Shifting Consumption towards Diverse Content on Music Streaming Platforms

2021 
Algorithmic recommendations shape music consumption at scale, and understanding the impact of various algorithmic models on how content is consumed is a central question for music streaming platforms. The ability to shift consumption towards less popular content and towards content different from user's typical historic tastes not only affords the platform ways of handling issues such as filter bubbles and popularity bias, but also contributes to maintaining a healthy and sustainable consumption patterns necessary for overall platform success. In this work, we view diversity as an enabler for shifting consumption and consider two notions of music diversity, based on taste similarity and popularity, and investigate how four different recommendation approaches optimized for user satisfaction, fare on diversity metrics. To investigate how the ranker complexity influences diversity, we use two well-known rankers and propose two new models of increased complexity: a feedback aware neural ranker and a reinforcement learning (RL) based ranker.
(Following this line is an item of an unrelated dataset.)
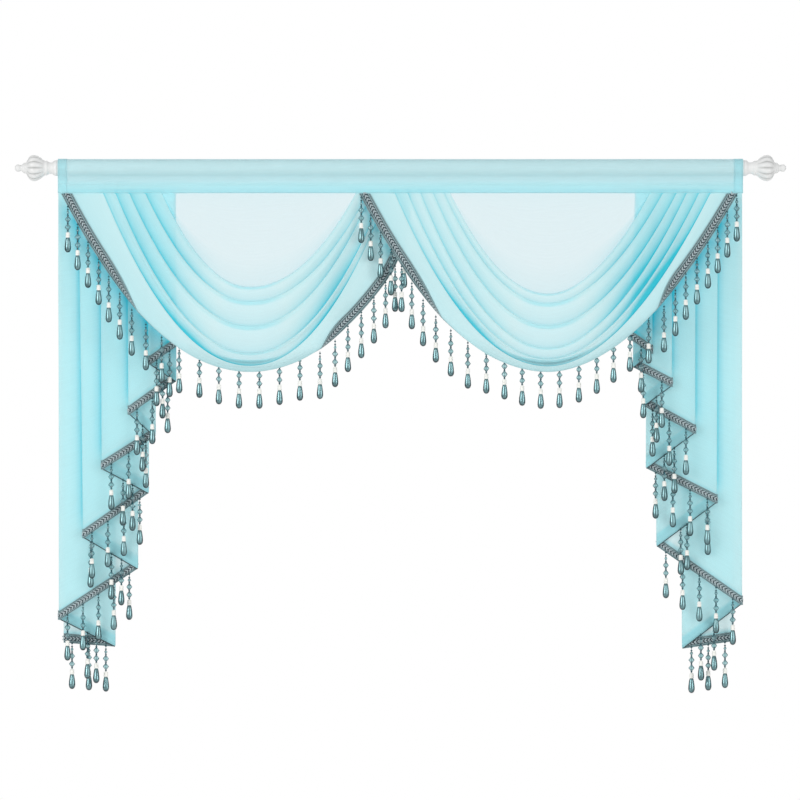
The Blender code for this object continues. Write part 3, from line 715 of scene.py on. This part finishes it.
def hem_shade(swag, place, x, z, reach):
    """How strongly the hem of a swag in front lays painted shade on cloth near it, fading up and
    faster down.
    """
    hem_x, hem_z = swag_outline(swag, place)
    under = np.interp(x, hem_x, hem_z) - z
    return np.exp(-np.abs(under) / reach) * rising(under, *HEM_FADE)


places = np.linspace(-1.0, 1.0, SWAG_COLUMNS)
swag_grids = {}


def swag_row(swag, line, out, shade, cover, steps):
    """One line of a swag: its points, shade and cover, and the steps to the next line."""
    x, z = swag_line(swag, *line, places)
    y = swag_depth(swag, x, line[2], out, places)
    return np.stack([x, y, z], axis=1) - LOWERED, shade, cover, steps


# Folds crowd together towards both ends, so more layers lie over each other there
ends = np.abs(places)
crowd = rising(ends, *CROWDING)
for swag in SWAGS:
    first = swag.folds[0]
    rows = [swag_row(swag, (*first[:2], first.drop * share), 0.0, 0.0, cover, OPEN_STEPS)
            for share, cover in OPEN_MIDDLE]
    hem_fold = Fold(0.0, 0.0, SWAG_DROP, HEM_RELIEF, ())
    above = np.array((*first[:2], first.drop * OPEN_MIDDLE[-1][0]))
    outer = places * (1.0 if swag.front else -1.0)
    for fold, lower in zip(swag.folds, swag.folds[1:] + (hem_fold,)):
        here = np.array(fold[:3])
        ahead = np.array(lower[:3]) - here
        strength = STRENGTH + rising(ends, *END_STRENGTH) + rising(outer, *OUTER_STRENGTH)
        mouth = np.zeros_like(places)
        for place, more_shade, gape in fold.shadows:
            strength += more_shade * np.exp(-((places - place) / SHADOW_REACH) ** 2)
            mouth += gape * np.exp(-((places - place) / MOUTH_REACH) ** 2)
        lining = rising(ends, *END_LINING)
        if lower is not hem_fold:
            lining += rising(outer, *OUTER_LINING)
        for pleat in PLEAT:
            if fold is first and pleat.beyond < BAND_ABOVE:
                continue
            line = here + (ahead if pleat.beyond > 0.0 else here - above) * pleat.beyond
            cover = FOLD_COVER + crowd
            if fold is first and pleat.beyond < 0.0:
                cover = OPEN_COVER
            if lower is hem_fold and pleat.beyond > BAND_ABOVE:
                cover = HEM_LOOK[1]
            gape = np.interp(pleat.beyond, MOUTH_AT, MOUTH_OPEN)
            # Painted shade of the pleat and of its dark mouth, with the deeper colour of layers
            # behind
            shade = pleat.shade * strength + mouth * gape + lining
            rows.append(swag_row(swag, line, pleat.out * fold.height, shade, cover, pleat.steps))
        above = here
    edge, far, hem = [line - LOWERED for line in swag_hem(swag, places)[:3]]
    folded = np.linalg.norm(far - edge, axis=1)[:, None] / HEM_TURN
    outward = edge - rows[-1][0]
    outward /= np.maximum(np.linalg.norm(outward, axis=1), 1e-6)[:, None]
    for share, bow, count in ((0.0, 0.0, 2), (0.5, HEM_BOW, 2), (1.0, 0.0, 6)):
        turned = edge + (far - edge) * share + outward * bow * folded
        rows.append((turned, *HEM_LOOK, count))
    rows.append((hem, *HEM_LOOK, 0))
    keys, shades, covers, steps = zip(*rows)
    grid = smooth_through(keys, steps[:-1])
    # Shade and cover go straight from line to line
    at = np.concatenate([index + np.arange(count) / count
                         for index, count in enumerate(steps[:-1])] + [[len(keys) - 1.0]])
    low = np.minimum(at.astype(int), len(keys) - 2)
    part = (at - low)[:, None]
    looks = [np.array([np.broadcast_to(value, places.shape) for value in values])
             for values in (shades, covers)]
    crease, cover = [look[low] * (1.0 - part) + look[low + 1] * part for look in looks]
    # Painted shade on the left swag just under the right swag's hem, where they cross
    if not swag.front:
        near = rising(grid[..., 0] - SWAGS[1].corner, *CROSS_NEAR)
        crease = crease + near * hem_shade(SWAGS[1], places, grid[..., 0], grid[..., 2],
                                           CROSS_SOFT)
    # The top and both ends go straight up into the sewn strip
    grid = np.pad(grid, ((1, 0), (1, 1), (0, 0)), mode="edge")
    crease, cover = [np.pad(look, ((1, 0), (1, 1)), mode="edge") for look in (crease, cover)]
    grid[0, :, 1] = swag.seam_y
    grid[0, :, 2] = grid[:, 0, 2] = grid[:, -1, 2] = TUCK_Z
    piece = add_cloth("swag_%s_voile" % swag.side, [
        (grid, cover, np.clip(crease, 0.0, 1.0))])
    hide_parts("swag_" + swag.side)
    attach(piece, "root")
    swag_grids[swag.side] = grid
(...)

We demonstrate that our models lead to gains in satisfaction, but at the cost of diversity. Such trade-off between model complexity and diversity necessitates the need for explicitly encoding diversity in the modeling process, for which we consider four types of approaches: interleaving based, submodularity based, interpolation, and RL reward modeling based. We find that our reward modeling based RL approach achieves the best trade-off between optimizing the satisfaction metric and surfacing diverse content, thereby enabling consumption shifting at scale. Our findings have implications for the design and deployment of practical approaches for music diversification, which we discuss at length.